### What you are asked to do
In full and without alteration, give the listing again.

### Source data
· · · ·

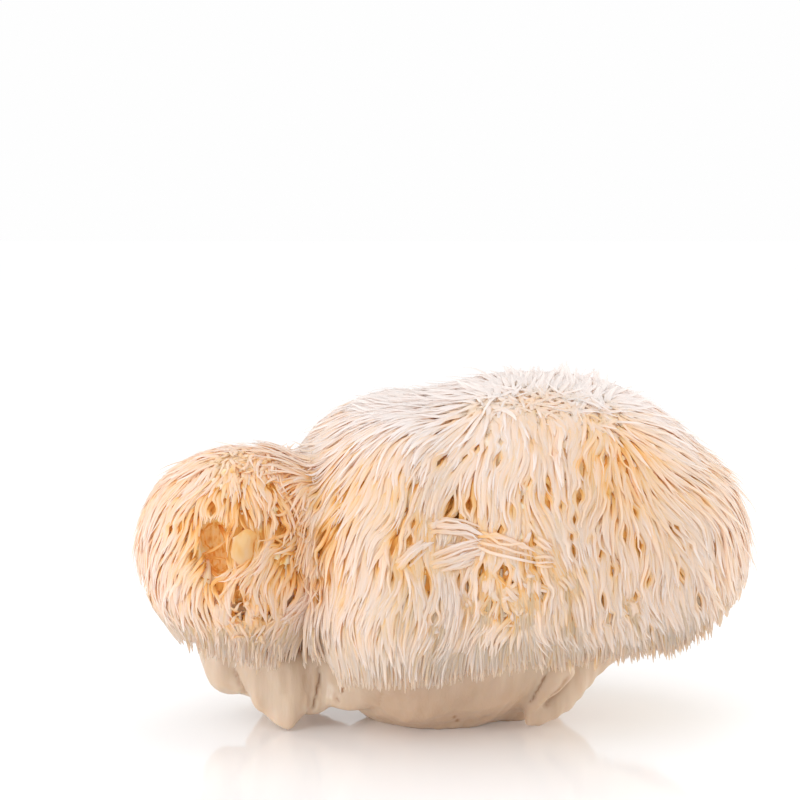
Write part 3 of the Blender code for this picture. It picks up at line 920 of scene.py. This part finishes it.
def add_spines(name, centres, radii, flatness, warm, pale, edge, sides=3, lighter=0.0):
    tint = lighter + np.clip(1 + chance.normal(size=len(centres)) * TINT_VARIETY, 0.95, 1.03)
    values = {"warm": warm, "tint": tint, "pale": pale}
    mesh = spine_mesh(name, centres, radii, flatness, values, edge, sides)
    mesh.materials.append(material)
    pieces.append(place(mesh, name))


# ---- Strands drawn in pixels of the picture, with heights and half widths in millimetres
Drawn = namedtuple("Drawn", "pixels heights half_width fibres warm")
FINE_STEPS, SOFTENINGS = 36, 14


def drawn_routes(strands):
    routes = []
    for strand in strands:
        places = on_coat(strand.pixels, np.array(strand.heights) * MM)
        steps = np.linalg.norm(np.diff(places, axis=0), axis=1)
        along = np.concatenate(((0,), np.cumsum(steps))) / steps.sum()
        fine = np.linspace(0, 1, FINE_STEPS)
        route = np.stack([np.interp(fine, along, axis) for axis in places.T], axis=-1)
        for _ in range(SOFTENINGS):
            route[1:-1] = (route[:-2] + 2 * route[1:-1] + route[2:]) / 4
        routes.append(route)
    return np.array(routes)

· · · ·

### Task solution
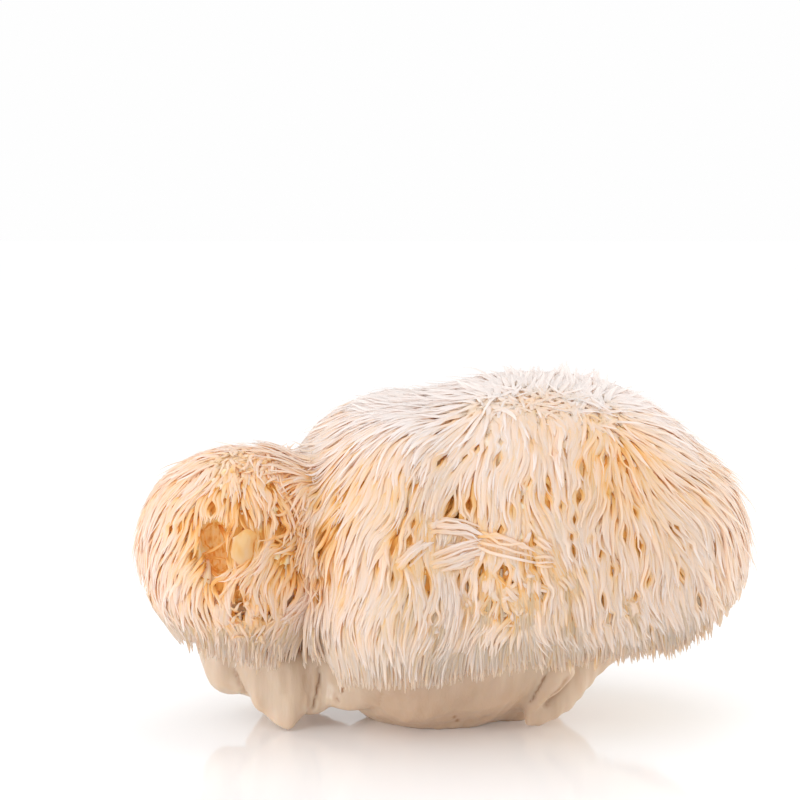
Write part 3 of the Blender code for this picture. It picks up at line 920 of scene.py. This part finishes it.
def add_spines(name, centres, radii, flatness, warm, pale, edge, sides=3, lighter=0.0):
    tint = lighter + np.clip(1 + chance.normal(size=len(centres)) * TINT_VARIETY, 0.95, 1.03)
    values = {"warm": warm, "tint": tint, "pale": pale}
    mesh = spine_mesh(name, centres, radii, flatness, values, edge, sides)
    mesh.materials.append(material)
    pieces.append(place(mesh, name))


# ---- Strands drawn in pixels of the picture, with heights and half widths in millimetres
Drawn = namedtuple("Drawn", "pixels heights half_width fibres warm")
FINE_STEPS, SOFTENINGS = 36, 14


def drawn_routes(strands):
    routes = []
    for strand in strands:
        places = on_coat(strand.pixels, np.array(strand.heights) * MM)
        steps = np.linalg.norm(np.diff(places, axis=0), axis=1)
        along = np.concatenate(((0,), np.cumsum(steps))) / steps.sum()
        fine = np.linspace(0, 1, FINE_STEPS)
        route = np.stack([np.interp(fine, along, axis) for axis in places.T], axis=-1)
        for _ in range(SOFTENINGS):
            route[1:-1] = (route[:-2] + 2 * route[1:-1] + route[2:]) / 4
        routes.append(route)
    return np.array(routes)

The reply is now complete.